The board took a first look at proposed 2017-18 tuition rates at its Oct. 20 meeting; a vote is scheduled for Dec. 5. If the proposal is approved, tuition for most resident undergraduates would go up $142 (2 percent) next year. A 3 percent increase is proposed for nonresident undergraduates ($614), graduate students ($254 for residents, $654 for nonresidents) and veterinary medicine students ($646 for residents, $1,430 for nonresidents).

Iowa State's tuition proposal includes differential tuition for juniors, seniors and graduate students in five programs: animal science, biology, computer science, industrial design and natural resource ecology and management. The proposed differentials -- $1,600 in the undergraduate programs and $1,124 in the graduate programs -- reflect higher instruction costs and would be implemented over three years.

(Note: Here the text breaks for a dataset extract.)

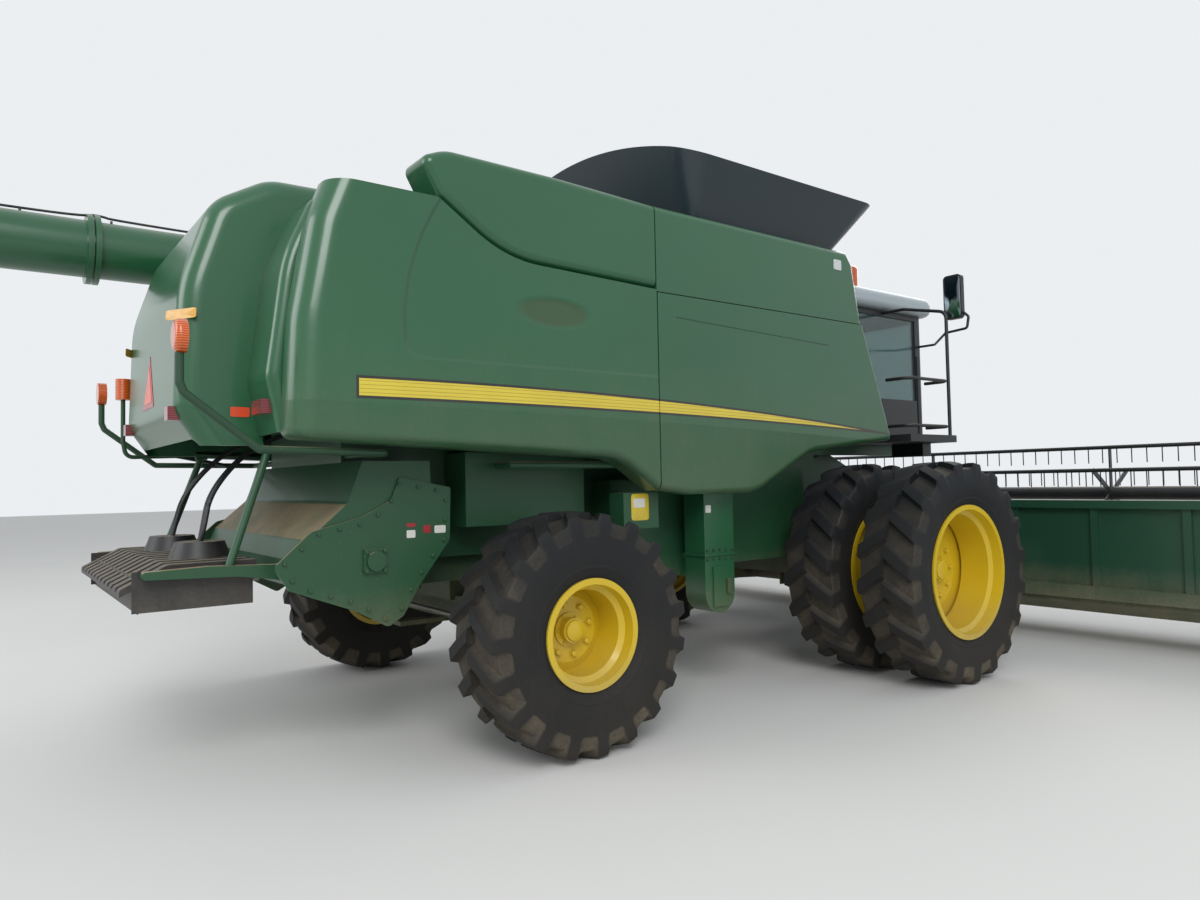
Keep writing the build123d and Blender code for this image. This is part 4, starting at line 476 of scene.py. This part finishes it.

Iowa State also proposes to adjust several previously approved tuition differentials for consistency. These changes include:

  • Raise the differential tuition rate for bachelor of architecture students to the same level as the five undergraduate programs above. Architecture students have paid differential tuition since the 2012-13 academic year, currently about $1,250. To reach a $1,600 differential in three years, an additional $98 for residents and $106 for nonresidents would be assessed in year one.
  • Raise differential tuition for upper division Business students over three years to match that for upper division students in Engineering, ag systems technology and industrial technology (currently a difference of about $560 for resident students). Next year, junior and senior Business students would pay an additional $190 (resident) or $180 (nonresidents).

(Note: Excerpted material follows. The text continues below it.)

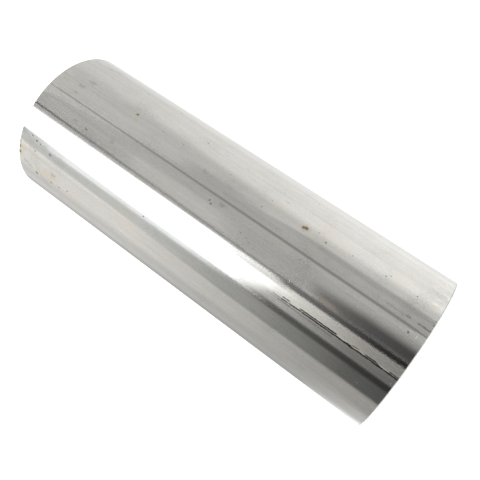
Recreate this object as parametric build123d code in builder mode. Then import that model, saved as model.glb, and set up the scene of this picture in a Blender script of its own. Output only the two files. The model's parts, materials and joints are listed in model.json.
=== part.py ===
from build123d import *

import math
import os

# A short length of welded stainless steel tube, cut square at both ends.
# It stands on one end: origin at the centre of the lower end, +Z up along the tube's axis.
# The weld runs the whole length on the -Y side.

# Driving dimensions, in millimetres
outside_diameter = 76.2
wall = 1.65
length = 203.2

# Deburred ends: the outer corner is rounded, the inner corner is reamed at 45 degrees
outer_edge_radius = 0.3
inner_edge_chamfer = 0.35

# Lengthwise weld: a low bead rolled flat on the inside, a shallow ground line on the outside
bead_width = 3.0
bead_height = 0.15
weld_line_width = 1.2
weld_line_depth = 0.04

outside_radius = outside_diameter / 2
inside_radius = outside_radius - wall
mid_wall_radius = outside_radius - wall / 2


def distance_to_chord(radius, chord):
    """Distance from the centre of a circle to one of its chords."""
    return math.sqrt(radius**2 - (chord / 2) ** 2)


with BuildPart() as tube:
    # The wall, turned about the tube's axis, with both outer corners rounded
    with BuildSketch(Plane.XZ) as wall_section:
        with Locations((mid_wall_radius, length / 2)):
            Rectangle(wall, length)
        fillet(wall_section.vertices().group_by(Axis.X)[-1], radius=outer_edge_radius)
    revolve(axis=Axis.Z)

    # The bead inside: a low crown across the seam, rooted in the middle of the wall
    bead_edge_y = -distance_to_chord(inside_radius, bead_width)
    with BuildSketch(Plane.XY) as bead_section:
        with BuildLine():
            ThreePointArc(
                (-bead_width / 2, bead_edge_y),
                (0, bead_height - inside_radius),
                (bead_width / 2, bead_edge_y),
            )
            Polyline(
                (bead_width / 2, bead_edge_y),
                (bead_width / 2, -mid_wall_radius),
                (-bead_width / 2, -mid_wall_radius),
                (-bead_width / 2, bead_edge_y),
            )
        make_face()
    extrude(amount=length)

    # The ground line outside: a dished channel that runs out through both ends
    line_edge_y = -distance_to_chord(outside_radius, weld_line_width)
    clear_of_wall_y = -outside_radius - wall
    with BuildSketch(Plane.XY) as weld_line_section:
        with BuildLine():
            ThreePointArc(
                (-weld_line_width / 2, line_edge_y),
                (0, weld_line_depth - outside_radius),
                (weld_line_width / 2, line_edge_y),
            )
            Polyline(
                (weld_line_width / 2, line_edge_y),
                (weld_line_width / 2, clear_of_wall_y),
                (-weld_line_width / 2, clear_of_wall_y),
                (-weld_line_width / 2, line_edge_y),
            )
        make_face()
    extrude(amount=length, mode=Mode.SUBTRACT)

    # Both mouths are reamed by the same 90 degree cone, which takes the bead's ends down too
    mouth_radius = inside_radius + inner_edge_chamfer
    with BuildSketch(Plane.XZ) as reamer_section:
        with BuildLine():
            Polyline((0, 0), (mouth_radius, 0), (0, mouth_radius), close=True)
        with BuildLine():
            Polyline((0, length), (mouth_radius, length), (0, length - mouth_radius), close=True)
        make_face()
    revolve(axis=Axis.Z, mode=Mode.SUBTRACT)

tube.part.label = "tube"

os.makedirs("parts", exist_ok=True)
export_step(tube.part, "parts/tube.step")
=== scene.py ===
"""A short length of welded stainless steel tube, standing on its cut end in a plain studio."""

import json
import math

import bpy
from bpy.props import FloatProperty, FloatVectorProperty, IntProperty, PointerProperty
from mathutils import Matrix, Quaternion, Vector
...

The 2017-18 year is the second in a three-year plan in which all international students will pay $500 per year incrementally above nonresident tuition increases, for a total of $1,500 when fully implemented.

More Iowa State items

In other Iowa State-related business, the board will be asked to:

  • Approve the university's request to name the Black Cultural Center on Welch Avenue the George Jackson Cultural Center in memory of the former assistant vice president of student affairs and assistant dean of the Graduate College. Jackson, an advocate for underrepresented students, retired from Iowa State in 2009 and died in July.
  • Approve the university's request to purchase 78 acres on University Boulevard immediately south of the ISU Research Park from Ames' Hunziker family for about $2.5 million. This includes approximately nine acres previously transferred to the university so that infrastructure improvements could begin as part of the park's third phase. The purchase would be funded by prior land sale proceeds and facility overhead use funds.
  • Approve an $11.4 million renovation of the bathrooms in six Richardson Court residence halls: Barton, Birch, Freeman, Lyon, Roberts and Welch halls, to be funded by dormitory system funds. The changes would create more privacy; revamp restroom accessibility to meet the Americans with Disabilities Act; update mechanical, electrical and plumbing systems; enhance lighting and upgrade energy efficiency. The work would be completed in two phases, during the summers of 2017 and 2018.
  • Approve two renovation projects for the Wallace and Wilson residence halls (The Towers): a $3.3 million replacement of 1,280 windows and a $2.7 million effort to replace the flooring in student rooms and lighting in the corridors and paint the building interiors. The work also would take place during the summers of 2017 and 2018. Dormitory system funds also would cover these costs.
  • Approve three leases with the city of Ames for university land the city operates as public parks. They are: 67 acres for Brookside Park on Sixth Street, 26 acres for Stuart Smith Park on University Boulevard (20-year leases for both) and four acres for Franklin Park on South Franklin Avenue in west Ames (4.5-year lease). Iowa State intends to sell the Franklin property in 2021.